Der die Bahn in ihre Schranken verweist

Karl-Peter Naumann, Vorsitzender von Pro Bahn, kämpft gegen das neue Preissystem – den Fahrgästen zuliebe

Karl-Peter Naumann trifft Bahnchef Hartmut Mehdorn offenbar ins Mark: Der Vorsitzende des Fahrgastverbands Pro Bahn hatte kürzlich lauthals behauptet, jeder zweite Fahrgast bezahle zu viel. Mit dem neuen Preissystem der Deutschen Bahn AG sei es reine Glückssache, die günstigste Fahrkarte zu bekommen. Mehdorn tobte, forderte Naumann auf, schriftlich zu erklären, er würde seine Vorwürfe nicht wiederholen.

Der breit gebaute Hamburger allerdings denkt gar nicht daran. Erst gestern sagte er noch einmal, Testkäufe hätten seine Krittik bestätigt. So weigert er sich schlichtweg eine Unterlassungserklärung zu unterschreiben. Die Bahn hatte ihm eine Frist bis Donnerstag gesetzt. Doch Naumann lässt es auf einen Streit mit dem größten Verkehrskonzern Europas vor Gericht ankommen. Jetzt will die DB gegen ihn wegen unwahrer, geschäftsschädigender Behauptungen klagen.

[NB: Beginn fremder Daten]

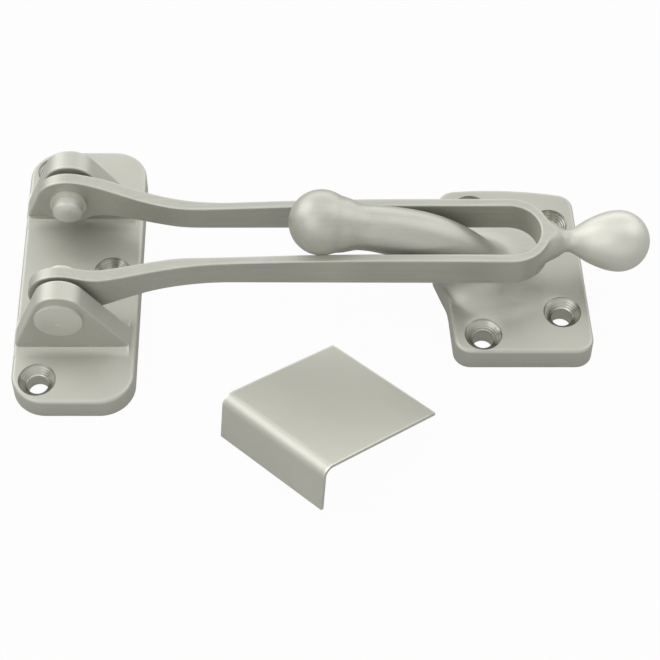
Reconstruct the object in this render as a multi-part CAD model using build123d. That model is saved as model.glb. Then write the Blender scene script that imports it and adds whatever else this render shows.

Mit norddeutscher Gelassenheit stemmt sich da David gegen Goliath. „Mal schauen, ob ein mächtiger Konzern wirklich einen kleinen Verbraucherverband fertig machen will“, sagt Naumann. Sein Verband ist tatsächlich vergleichsweise klein, zählt rund 5.000 Mitglieder. Dennnoch ist Pro Bahn vielen in Deutschland bekannt. „Dank des regen Naumann“, sagt einer seiner Verbandskollegen.

Der 51-Jährige ist seit fünf Jahren Bundesvorsitzender – und ein alter Hase. Vor 18 Jahren ist er zu dem Verband gekommen, zwei Jahre nach der Gründung. Ihm wird nachgesagt, von der Deutschen Bahn AG genauso viel Ahnung zu haben wie Mehdorn selbst. Der Unterschied: Für Naumann ist die Bahn ein Hobby, Pro Bahn ein Ehrenamt. Der Diplomchemiker arbeitet hauptberuflich in der pharmazeutischen Industrie. Weil er selbst viel Bahn gefahren sei, habe er gemerkt, „was alles noch verbessert werden könne“. Kein „Pufferküsser“ also, wie die Bahnnostalgiker gern genannt werden. Sondern einer, dem es darum geht, mehr Leute auf die Schiene zu bringen, die Rechte der Fahrgäste zu stärken, den Bahnverkehr insgesamt zu fördern. Dafür opfere er gern im Schnitt zehn Stunden pro Woche, sagt Naumann. Für seinen größten Fall – denn das ist der Streit, den er nun mit Mehdorn ausfechten wird, sicherlich – reichen die wohl kaum.

Profilierungssucht auf Kosten der Bahn hatte ihm Mehdorn vorgeworfen. Naumann entgegnet, er habe es nicht auf den Streit angelegt. „Uns bleibt aber wohl nichts anderes übrig“, sagt er. Doch unbestritten: Dass er jetzt gegen Mehdorn antritt, bringt nicht nur seinen Verband in die Medien, sondern stärkt auch seine interne Position noch einmal. Das weiß auch Naumann: „Selbst Leute, die mir im Verband eher kritisch gegenüberstehen, haben mir gesagt, mach weiter so.“ Seine Standhaftigkeit, das wundert allerdings nicht, begrüßen nun auch die Konkurrenten der DB, beispielsweise der größte, die Connex AG.

Für mehr als ein Jahr ist Karl-Peter Naumann noch als Bundesvorsitzender von Pro Bahn gewählt. Aufhören will er danach nicht. Er sagt: „Ob ich wiedergewählt werde, hängt sicherlich davon ab, wie der Streit mit Mehdorn jetzt ausgeht.“ Er sitze in jedem Fall fest im Sattel, heißt es von außenstehenden Kennern des Fahrgastverbands.

Naumann hat trotzdem Recht: Denn verliert er gegen die Deutsche Bahn, wird sein Verband ohnehin pleite sein.